15 Nov 2012

Vanuatu's stand on West Papuan issue at crossroads

10:30 am on 15 November 2012

Vanuatu's long-running support for West Papuan independence is at stake as the country's newly-elected MPs attempt to form a government.

Ahead of next week's first sitting of the new parliament, two groups are claiming majority support - one led by the caretaker Prime Minister Sato Kilman and the other by Edward Natapei of the Vanuaaku Pati.

The move by the previous Kilman-led government to strengthen ties with Indonesia, following the Melanesian Spearhead Group's decision to grant Indonesia observer status, has left the Papua issue at a crossroads in Vanuatu.

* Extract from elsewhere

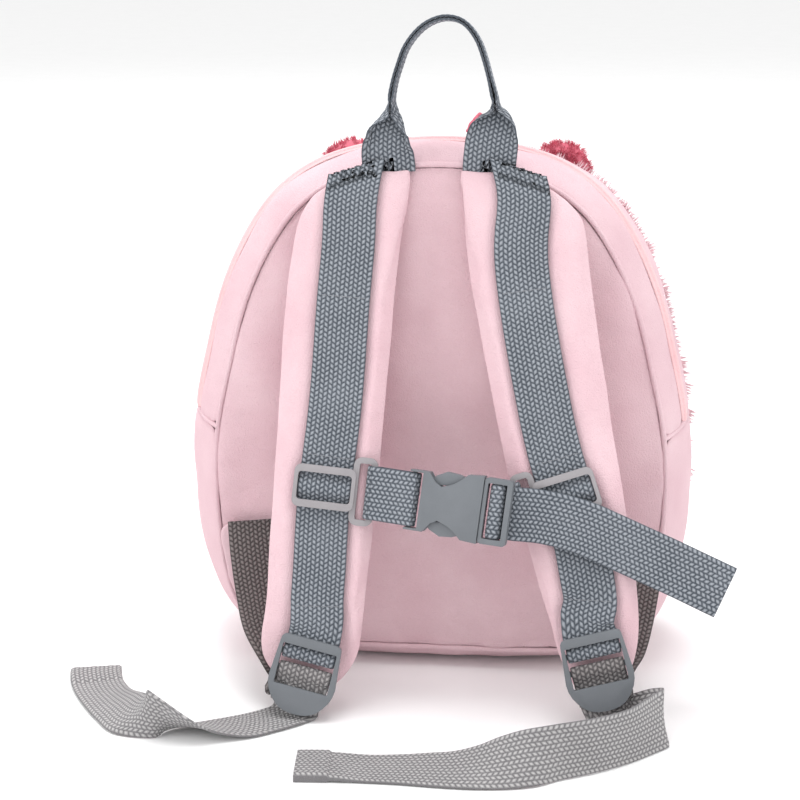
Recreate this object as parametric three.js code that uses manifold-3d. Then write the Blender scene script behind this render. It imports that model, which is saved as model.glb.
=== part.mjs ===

The Kilman government went against popular opinion in Vanuatu by forging closer links with Jakarta.

Ongoing human rights abuses suffered by the indigenous Melanesians in Indonesia's Papua region are a very sensitive matter for ni-Vanuatu.

Edward Natapei says that in particular the agreement signed with Indonesia, precluding Vanuatu from raising the Papua issue, has hindered Vanuatu's work on the issue.

"That is also another stumbling block so it's going to be difficult for us to move forward with the West papuan issue, unless we sit down and consider this agreement that was signed recently by the current caretaker government and also re-look at their observer status in the MSG."

The former Prime Minister, and leader of the Melanesian Progressive Party, Barak Sope, is deeply concerned about the role if Indonesia's military in ongoing violence in Papua.

Heading into Vanuatu's recent election, he promised he would cut relations with Indonesia if he got into power.

Mr Sope is also concerned that the Melanesian Spearhead Group, under its current chairman, Fiji's interim leader Commodore Frank Bainimarama, granted observer status to Indonesia.

Fiji (Fiji's regime) does not have the mandate from the people of Fiji to take such action. It's a military dictatorship so I'm worried that a dictator comes in and brings Indonesia into this organisation. All of us are democratic countries, we all get ourselves elected, except Bainimarama. So I will not accept that position.

West Papuans have been lobbying the MSG for observer status over many years, gaining hope from the precedent set for New Caledonia's indigenous Kanaks.

While such hopes have continually been dashed, a younger generation of Vanuatu leaders like the newly elected Lugainville independent MP Kalvau Moli say the fight for Papuan self-determination will not end.

The Melanesian bloc cannot be independent unti west papua is independent. Totally politically independent, we believe in that.

Kalvau Moli says the MSG acceptance of Indonesia is a violation of the hopes of Melanesians.

That mess will be cleared up but we're going to be doing that the Melanesian way. and we think that a stronger (Vanuatu) government will be in a better position to address the West Papua issue, especially because the MSG (Secretariat) is based in Vanuatu but regrettably, we've done very little to cater for their calls. The first priority for me would be to put Papua back on the UN Decolonisation Committee, that's a priority. Have that placed there and if we face difficulty there, that matter will be taken to the International Court of Justice.

Under a Natapei-led government in 2010, Vanuatu decided to request UN support for the International Court of Justice to provide an advisory opinion on the process in which the former Netherlands New Guinea was ceded to Indonesia in the 1960s.

However Edward Natapei concedes the move hasn't advanced.

Vanuatu alone can't do very much in the United Nations so it's very important that we get the support of the MSG, get the support of the Pacific Islands Forum countries and then progress that forward; perhaps get the support of other countries in the Carribean and Africa.